*WHAT IS REQUIRED:* From the entries below, copy every line that holds the word "pose".

*DATA LINES:*
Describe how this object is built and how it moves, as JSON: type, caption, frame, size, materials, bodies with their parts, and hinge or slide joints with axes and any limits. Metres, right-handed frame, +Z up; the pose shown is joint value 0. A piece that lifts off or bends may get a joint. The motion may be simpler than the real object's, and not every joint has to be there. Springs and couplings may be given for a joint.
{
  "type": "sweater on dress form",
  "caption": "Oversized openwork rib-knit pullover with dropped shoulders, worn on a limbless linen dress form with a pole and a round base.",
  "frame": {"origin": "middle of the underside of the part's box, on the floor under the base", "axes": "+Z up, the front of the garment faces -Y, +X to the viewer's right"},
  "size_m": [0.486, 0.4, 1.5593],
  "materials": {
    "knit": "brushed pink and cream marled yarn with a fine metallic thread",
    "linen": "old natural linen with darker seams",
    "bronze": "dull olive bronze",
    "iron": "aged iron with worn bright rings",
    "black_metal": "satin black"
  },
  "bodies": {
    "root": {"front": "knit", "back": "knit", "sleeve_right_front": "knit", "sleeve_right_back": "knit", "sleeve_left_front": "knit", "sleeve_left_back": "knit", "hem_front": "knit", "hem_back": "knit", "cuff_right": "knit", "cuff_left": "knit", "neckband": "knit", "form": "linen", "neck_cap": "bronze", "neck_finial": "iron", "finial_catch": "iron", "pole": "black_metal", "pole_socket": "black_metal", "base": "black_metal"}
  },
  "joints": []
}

...

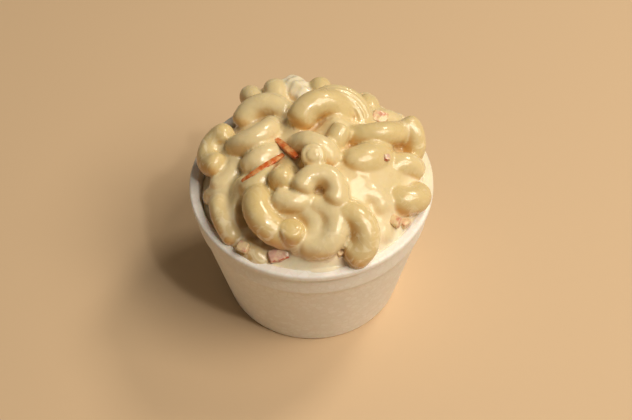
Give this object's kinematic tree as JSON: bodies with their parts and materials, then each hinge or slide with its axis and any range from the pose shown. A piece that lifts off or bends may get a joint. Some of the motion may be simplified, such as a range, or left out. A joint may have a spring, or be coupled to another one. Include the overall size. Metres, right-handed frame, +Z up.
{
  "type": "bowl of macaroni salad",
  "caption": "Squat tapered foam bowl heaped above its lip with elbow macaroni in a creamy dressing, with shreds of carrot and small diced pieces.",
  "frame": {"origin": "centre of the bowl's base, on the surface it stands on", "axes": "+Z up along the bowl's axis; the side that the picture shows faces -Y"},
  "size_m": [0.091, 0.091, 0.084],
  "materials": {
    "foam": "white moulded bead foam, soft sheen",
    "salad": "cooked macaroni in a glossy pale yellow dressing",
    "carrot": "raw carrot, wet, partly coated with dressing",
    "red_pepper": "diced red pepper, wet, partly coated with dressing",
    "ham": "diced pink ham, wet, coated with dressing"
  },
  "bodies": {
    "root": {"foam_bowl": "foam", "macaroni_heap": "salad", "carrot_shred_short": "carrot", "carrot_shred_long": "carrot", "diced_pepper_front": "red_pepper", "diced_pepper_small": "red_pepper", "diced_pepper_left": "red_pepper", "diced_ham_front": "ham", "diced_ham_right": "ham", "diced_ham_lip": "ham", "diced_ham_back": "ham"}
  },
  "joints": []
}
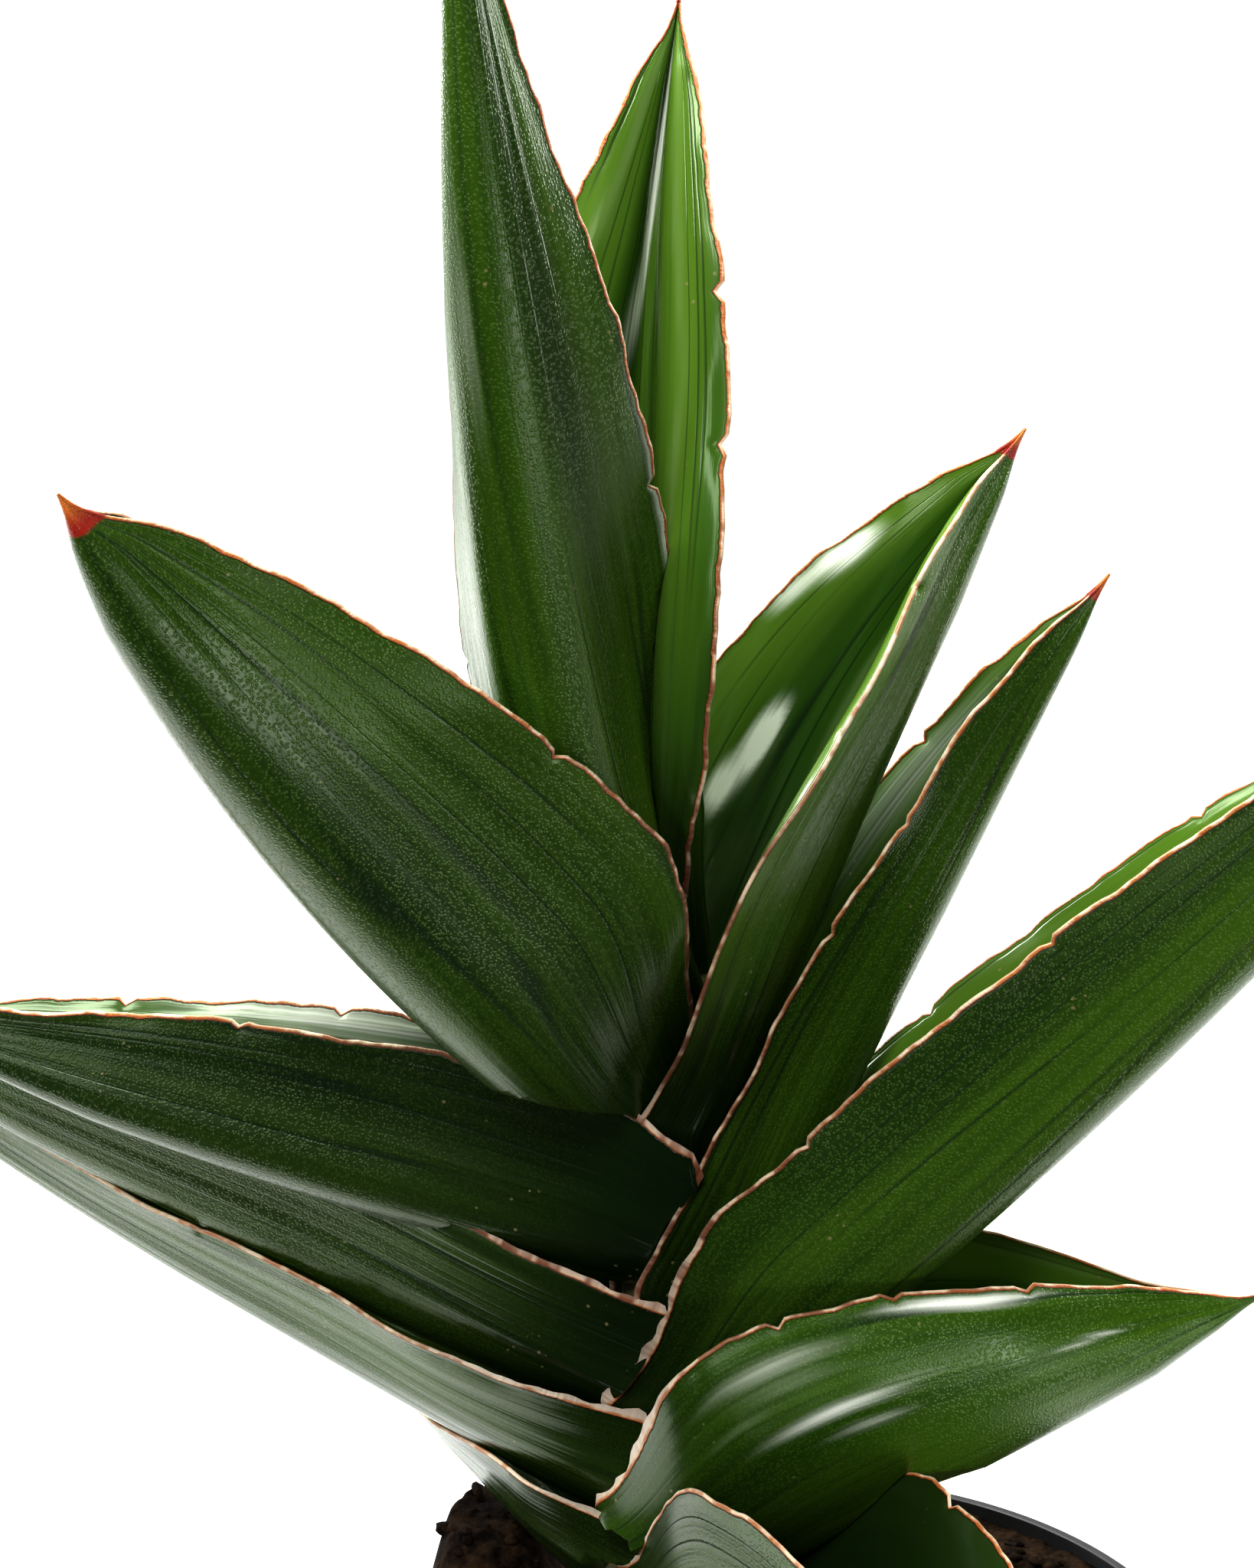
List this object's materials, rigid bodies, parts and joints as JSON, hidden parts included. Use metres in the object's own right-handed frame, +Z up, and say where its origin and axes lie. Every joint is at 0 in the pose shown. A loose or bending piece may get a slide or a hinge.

*WRITTEN SOLUTION:*
Describe how this object is built and how it moves, as JSON: type, caption, frame, size, materials, bodies with their parts, and hinge or slide joints with axes and any limits. Metres, right-handed frame, +Z up; the pose shown is joint value 0. A piece that lifts off or bends may get a joint. The motion may be simpler than the real object's, and not every joint has to be there. Springs and couplings may be given for a joint.
Give this object's kinematic tree as JSON: bodies with their parts and materials, then each hinge or slide with its axis and any range from the pose shown. A piece that lifts off or bends may get a joint. Some of the motion may be simplified, such as a range, or left out. A joint may have a spring, or be coupled to another one. Include the overall size. Metres, right-handed frame, +Z up.
List this object's materials, rigid bodies, parts and joints as JSON, hidden parts included. Use metres in the object's own right-handed frame, +Z up, and say where its origin and axes lie. Every joint is at 0 in the pose shown. A loose or bending piece may get a slide or a hinge.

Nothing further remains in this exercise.